И вот, возвращаясь снова к творчеству Ивана Никифоровича: когда мы стали взрослее, то неоднократно подходили к полотну «На белорусских болотах». А потом, много лет спустя, когда Ивана Никифоровича уже не было, я открывал его выставку в Старых Дорогах, (а он родом оттуда), его брат сказал: «Я ему много фигур позировал для этой картины. И, говорит, поэтому и таскал станину пулемета». И я знал, что это такое, потому что в моей дипломной работе человек тоже таскал станину пулемета, и для этого я ходил в Музей Отечественной войны, рисовал, готовил материал. И убедительность полотна Стасевича была настолько велика в дальнейшем, что ни на йоту не поколебала в моем восприятии его как художника. Он был не болтун. Выйти на трибуну и что-то высказать — мало кто может выйти без листка бумаги и обсудить проблему. Я представлял себе, что Иван Никифорович, прошедший дорогами войны, видевший смерть, глядя ей прямо в глаза, не мог думать иначе, не мог изобразить ее иначе.
Стасевич работал на кафедре монументального искусства. Но сначала он работал на кафедре живописи у Ахремчика, а потом создали кафедру монументального искусства, и он уже руководил монументалистами. Но никогда не занимался монументальной работой. Он был чисто станковым художником. Превосходным, блестящим. Он неоднократно приглашал меня к себе в мастерскую. Его маленькие этюды были просто замечательные. Постановка глаза в нашей работе, пожалуй, самое главное. Потому что если мы не понимаем тон, если мы не понимаем соотношение теплых и холодных тонов, то и говорить о живописи нечего. Все это можно увидеть у Сурикова, Серова, Врубеля — на этих хороших примерах. Что если природа дала тебе что-то подобное, то оно обязательно проявится...

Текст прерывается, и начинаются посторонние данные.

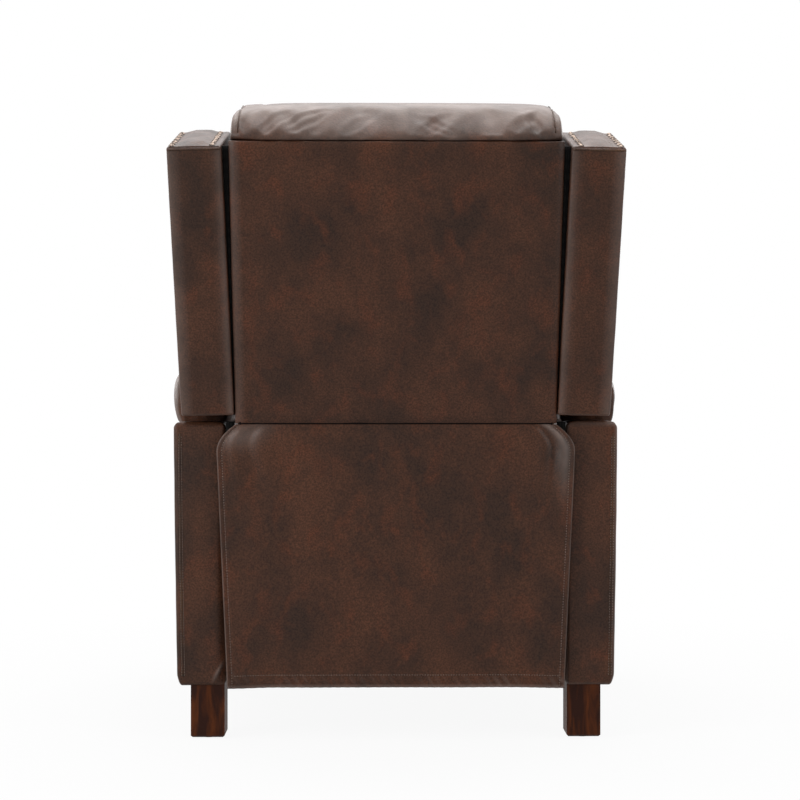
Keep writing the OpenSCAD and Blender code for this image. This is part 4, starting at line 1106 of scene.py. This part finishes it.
def pillow_outline():
    """Side outline of the pillow: it rests on the panel's lip and bulges over it to the rear."""
    d, low, high = PILLOW_DEPTH, PILLOW_LOW, PILLOW_HIGH
    return [
        (CUSHION_REAR, low, 0.06 * d), (CUSHION_REAR, LIP, 0.02 * d), (-2.5 * MM, LIP, 0.01 * d),
        (3.0 * MM, LIP + 0.20 * (high - LIP), 0.04 * d), (-0.10 * d, LIP + 0.72 * (high - LIP), 0.12 * d),
        (-0.38 * d, high + 0.02 * d, 0.15 * d), (PILLOW_FRONT + 0.35 * d, high, 0.25 * d),
        (PILLOW_FRONT, low + 0.62 * (high - low), 0.5 * d), (PILLOW_FRONT + 0.10 * d, low, 0.3 * d),
    ]


def pillow_held(p):
    """Where the pillow is sewn down or closed by its ends."""
    sewn = p.y > SEWN_BEHIND and p.z < SEWN_BELOW
    return sewn or p.z < PILLOW_HELD_BELOW or abs(p.x) > PILLOW_END


def pillow_fold(x0, z0, x1, z1, width, depth):
    """Fold in the chair's own frame, from its numbers in millimetres."""
    start = on_back(Vector((x0, 0, z0)) * MM)
    end = on_back(Vector((x1, -50, z1)) * MM)
    return start, end, width * MM, depth * MM


def rays_round(centre, count=90, away=260 * MM):
    """Rays that meet the pillow from all round, in a plane across the chair's width."""
    rays = []
    for k in range(count):
        way = Vector((0, math.cos(2 * math.pi * k / count), math.sin(2 * math.pi * k / count)))
        start = on_back(centre + way * away)
        rays.append((start, (on_back(centre) - start).normalized()))
    return rays


def pillow_sheen_and_paling(seam, crest, p):
    """Painted sheen of the overhead light over the pillow's top, above the seam and behind, with some pull-up
    paling where the leather is drawn tight over the filling.
    """
    high = smooth_step(seam - 4 * MM, seam + 0.62 * (crest - seam), p.z)
    behind = smooth_step(PALE_FROM, PALE_FULL, p.y) * smooth_step(seam - 8 * MM, seam, p.z)
    return (0.3 + 0.8 * high + 0.35 * ripple(p, 60 * MM, 41.0)) * behind


def head_pillow():
    """Pillow over the top of the back, with a seam round each end."""
    core_low = (PILLOW_FRONT + 0.55 * PILLOW_DEPTH, PILLOW_LOW + 0.4 * PILLOW_DEPTH)
    core_high = (CUSHION_REAR, LIP + 6 * MM)
    obj = stuffed(
        "head_pillow_leather", pillow_outline(), core_low, core_high, half=PANEL_HALF - 2 * MM,
        end_share=0.70, body="back", spacing=7 * MM, place=on_back, fall=0.42, square=8.0,
    )
    puff(obj, pressure=4.0, cap=7 * MM, hold=pillow_held, slack=-0.05, seed=6.0, frames=20)
    refine(obj)
    crease(obj, [pillow_fold(*fold) for fold in PILLOW_FOLDS])
    seam = on_back(Vector((0, 0, LIP))).z
    crest = max(v.co.z for v in obj.data.vertices)
    for sign, label in ((1, "left"), (-1, "right")):
        centre = Vector((
            sign * PILLOW_SEAM, (CUSHION_REAR + PILLOW_FRONT) / 2, (PILLOW_LOW + PILLOW_HIGH) / 2))
        welted_seam(
            obj, "head_pillow_end_seam_" + label, rays_round(centre),
            radius=1.3 * MM, body="back", depth=1.2 * MM, width=5 * MM,
        )
    # Painted sheen over the pillow's top, with some pull-up paling
    paint_highlight(obj, partial(pillow_sheen_and_paling, seam, crest))
    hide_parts("head_pillow")


head_pillow()


def back_cushion():
    """Inner back cushion below the pillow, with a welt near its edge."""
    d = 150 * MM
    rear = CUSHION_REAR
    front = rear - d
    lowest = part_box("back_cushion")[0].z
    # The cushion's foot and head in the back's leaning frame
    foot = -164 * MM
    high = PILLOW_LOW - 0.3 * MM
    corners = [
        (rear, foot, 0.1 * d), (rear, high, 0.06 * d), (front + 0.10 * d, high, 0.25 * d),
        (front - 0.04 * d, foot + 0.55 * (high - foot), 0.9 * d), (front + 0.06 * d, foot, 0.28 * d),
    ]
    core_low, core_high = (rear - 0.05 * d, foot + 0.4 * d), (rear, high - 0.4 * d)
    obj = stuffed(
        "back_cushion_leather", corners, core_low, core_high, half=BACK_HALF - 1 * MM,
        end_share=0.72, body="back", spacing=10 * MM, place=on_back,
    )
    puff(
        obj, pressure=4.0, cap=9 * MM, hold=lambda p: p.z < lowest + 30 * MM,
        slack=-0.03, seed=9.0, frames=18,
    )
    refine(obj)
    rearward = (on_back(Vector((0, 1, 0))) - on_back(Vector((0, 0, 0)))).normalized()
    rays = []
    for x, z in round_rectangle(BACK_HALF - 26 * MM, foot + 30 * MM, high - 22 * MM, 40 * MM, 240):
        rays.append((on_back(Vector((x, front - 200 * MM, z))), rearward))
    welted_seam(obj, "back_cushion_welt", rays, radius=2.4 * MM, body="back", depth=3 * MM, width=9 * MM)
    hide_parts("back_cushion")


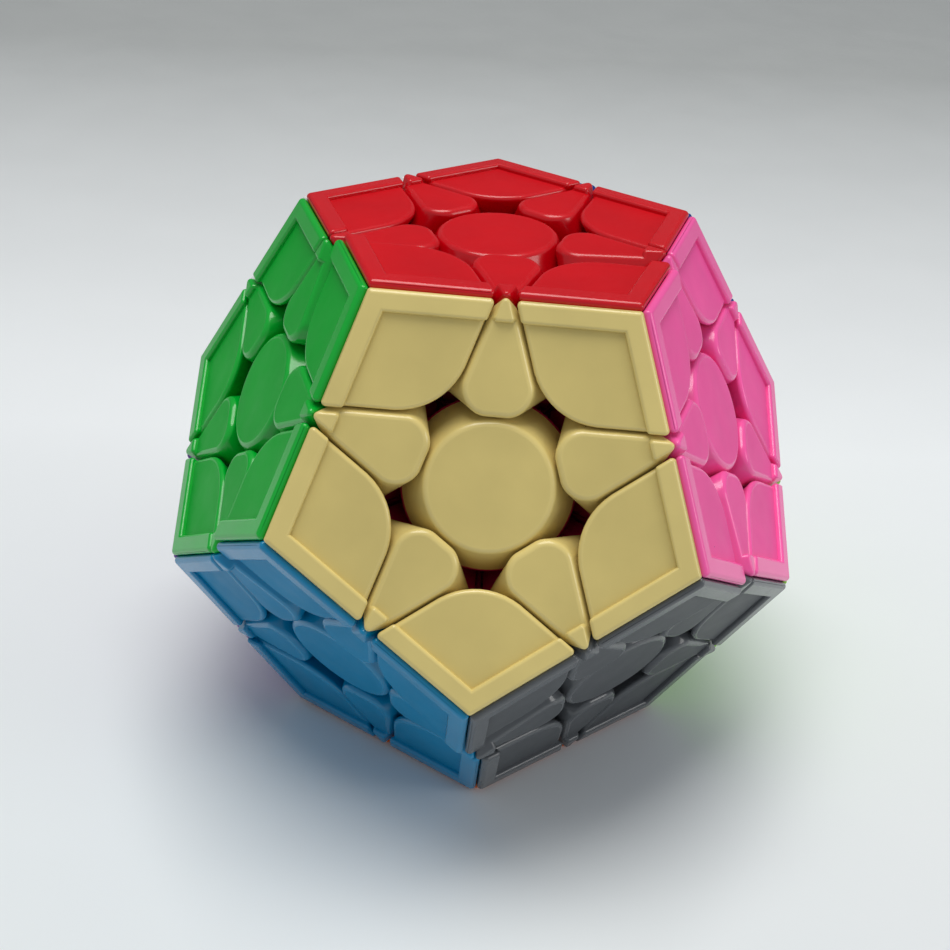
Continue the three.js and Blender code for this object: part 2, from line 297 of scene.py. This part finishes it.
def round_ridge(first, last, radius):
    """Two planes with the planes that round the ridge between them."""
    (m, d), (n, e) = first, last
    axis = np.linalg.lstsq(np.array([m, n]), np.array([d - radius, e - radius]), rcond=None)[0]
    steps = math.ceil(math.acos(m @ n) / SWEEP)
    normals = [slerp(m, n, i / steps) for i in range(steps + 1)]
    return [(normal, normal @ axis + radius) for normal in normals]


def fan(trio):
    """Unit vectors all over the spherical triangle of three."""
    spots = list(trio)
    widest = 1
    for a, b in combinations(trio, 2):
        steps = math.ceil(math.acos(max(-1, min(1, a @ b))) / BEND)
        widest = max(widest, steps)
        spots += [slerp(a, b, i / steps) for i in range(1, steps)]
    for i in range(1, widest):
        for j in range(1, widest - i):
            spots.append(unit(i * trio[0] + j * trio[1] + (widest - i - j) * trio[2]))
    return spots


def skin(planes, radius):
    """Points on the body inside the planes, with its edges and corners rounded."""
    normals = np.array([normal for normal, _ in planes])
    starts = np.array([start for _, start in planes]) - radius
    trios = np.array(list(combinations(range(len(planes)), 3)))
    trios = trios[abs(np.linalg.det(normals[trios])) > 1e-3]    # not nearly parallel
    corners = np.linalg.solve(normals[trios], starts[trios][..., None])[..., 0]
    real = (corners @ normals.T - starts).max(axis=1) < 1e-6    # within every plane
    return [
        corner + radius * spot
        for corner, trio in zip(corners[real], trios[real])
        for spot in fan(normals[trio])
    ]


def hull(spots):
    """The smallest convex body round the points."""
    body = bmesh.new()
    for spot in spots:
        body.verts.new(spot)
    bmesh.ops.remove_doubles(body, verts=body.verts, dist=SAME_SPOT)
    made = bmesh.ops.convex_hull(body, input=body.verts)
    spare = [part for part in made["geom_unused"] + made["geom_interior"]
             if isinstance(part, bmesh.types.BMVert)]
    bmesh.ops.delete(body, geom=list(set(spare)), context="VERTS")
    bmesh.ops.dissolve_limit(body, angle_limit=LEVEL, verts=body.verts, edges=body.edges)
    return to_mesh(body)


def rounded(planes, radius):
    return hull(skin(planes, radius))


def to_mesh(body):
    mesh = bpy.data.meshes.new("shape")
    bmesh.ops.recalc_face_normals(body, faces=body.faces)
    body.to_mesh(mesh)
    body.free()
    return mesh


def applied(mesh, kind, **settings):
    """The mesh that a modifier makes of this one, which it takes the place of."""
    piece = bpy.data.objects.new("shape", mesh)
    bpy.context.scene.collection.objects.link(piece)
    modifier = piece.modifiers.new("change", kind)
    for name, value in settings.items():
        setattr(modifier, name, value)
    graph = bpy.context.evaluated_depsgraph_get()
    made = bpy.data.meshes.new_from_object(
        piece.evaluated_get(graph), preserve_all_data_layers=True, depsgraph=graph
    )
    bpy.data.objects.remove(piece)
    bpy.data.meshes.remove(mesh)
    return made


def combined(mesh, other, operation):
    tool = bpy.data.objects.new("tool", other)
    bpy.context.scene.collection.objects.link(tool)
    made = applied(mesh, "BOOLEAN", object=tool, operation=operation, solver="MANIFOLD")
    bpy.data.objects.remove(tool)
    bpy.data.meshes.remove(other)
    return made


def joined(meshes):
    whole = meshes[0]
    for mesh in meshes[1:]:
        whole = combined(whole, mesh, "UNION")
    return whole


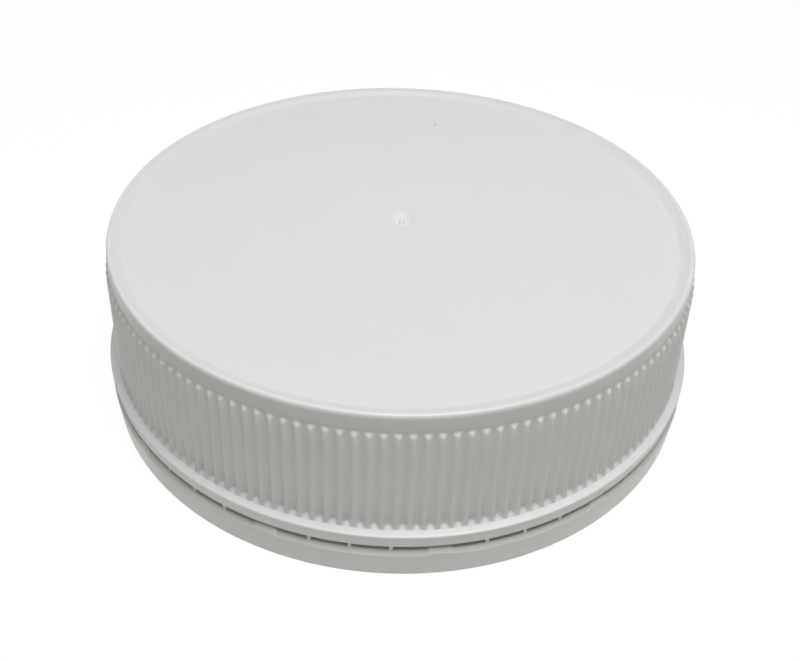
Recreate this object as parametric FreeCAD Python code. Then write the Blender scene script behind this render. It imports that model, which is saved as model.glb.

Считалось в основном так: если ты мастер, то за тобой должна быть композиция. Потому что если ты сочиняешь, то ты думаешь. И должно быть еще содержание. Когда-то наш Ахремчик сказал так: «В институт приходят не для того, чтобы учиться рисовать. В институт приходят для того, чтобы учиться, о чем писать и что рисовать». То есть, самое главное — степень самоотверженности человека. И Стасевич в этом смысле был постоянен. С первого дня до последнего. В своих подходах, которые ему заложили в Суриковском институте. Вот чем он для меня ценен — своим постоянством. У него во всем есть мысль. В каждом портрете. И в портрете Дончика. А еще помню тот, где молодой парень стоит с поднятой рукой на фоне Рейхстага. Была еще такая картина «На марше главного удара»: Жуков накануне операции «Багратион» с Рокоссовским. Стасевич во всем оставался сыном полка. И мне казалось, что таким образом я соприкасаюсь с моим погибшим отцом, с моими погибшими близкими. Я всегда говорил ветеранам войны: «Я расту вместе с вами». Мой отец умер, когда ему было девятнадцать, а мне было полтора года. И я говорил: «Для меня вы — среда, в которой я формировался. Я живу за себя и за того парня. Это тоже моя тема, мой интерес».
Вот таким он был для меня, Иван Никифорович Стасевич.